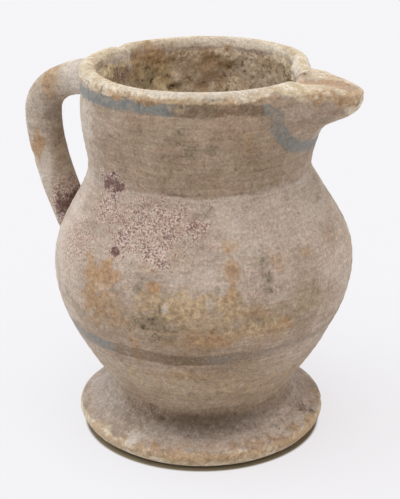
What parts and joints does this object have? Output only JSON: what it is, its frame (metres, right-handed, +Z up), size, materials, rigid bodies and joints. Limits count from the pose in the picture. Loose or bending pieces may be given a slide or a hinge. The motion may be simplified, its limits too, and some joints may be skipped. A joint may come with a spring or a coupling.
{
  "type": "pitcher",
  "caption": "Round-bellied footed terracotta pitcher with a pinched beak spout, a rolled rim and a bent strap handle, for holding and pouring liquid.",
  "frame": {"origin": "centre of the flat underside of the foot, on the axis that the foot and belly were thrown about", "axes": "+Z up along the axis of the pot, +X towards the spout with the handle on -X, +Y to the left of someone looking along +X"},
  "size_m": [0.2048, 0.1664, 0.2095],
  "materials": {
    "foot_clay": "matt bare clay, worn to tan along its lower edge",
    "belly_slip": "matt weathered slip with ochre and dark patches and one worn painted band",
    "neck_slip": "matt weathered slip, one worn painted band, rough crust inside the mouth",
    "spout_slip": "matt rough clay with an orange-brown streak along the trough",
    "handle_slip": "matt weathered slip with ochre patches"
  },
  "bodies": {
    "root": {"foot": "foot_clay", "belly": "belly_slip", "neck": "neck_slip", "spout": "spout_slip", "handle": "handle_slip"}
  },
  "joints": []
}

-.-.-

▶ _The task_:
Without leaving anything out, quote all the data.

▶ _Full output_:
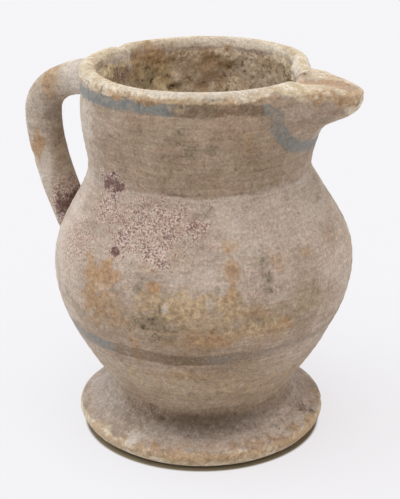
What parts and joints does this object have? Output only JSON: what it is, its frame (metres, right-handed, +Z up), size, materials, rigid bodies and joints. Limits count from the pose in the picture. Loose or bending pieces may be given a slide or a hinge. The motion may be simplified, its limits too, and some joints may be skipped. A joint may come with a spring or a coupling.
{
  "type": "pitcher",
  "caption": "Round-bellied footed terracotta pitcher with a pinched beak spout, a rolled rim and a bent strap handle, for holding and pouring liquid.",
  "frame": {"origin": "centre of the flat underside of the foot, on the axis that the foot and belly were thrown about", "axes": "+Z up along the axis of the pot, +X towards the spout with the handle on -X, +Y to the left of someone looking along +X"},
  "size_m": [0.2048, 0.1664, 0.2095],
  "materials": {
    "foot_clay": "matt bare clay, worn to tan along its lower edge",
    "belly_slip": "matt weathered slip with ochre and dark patches and one worn painted band",
    "neck_slip": "matt weathered slip, one worn painted band, rough crust inside the mouth",
    "spout_slip": "matt rough clay with an orange-brown streak along the trough",
    "handle_slip": "matt weathered slip with ochre patches"
  },
  "bodies": {
    "root": {"foot": "foot_clay", "belly": "belly_slip", "neck": "neck_slip", "spout": "spout_slip", "handle": "handle_slip"}
  },
  "joints": []
}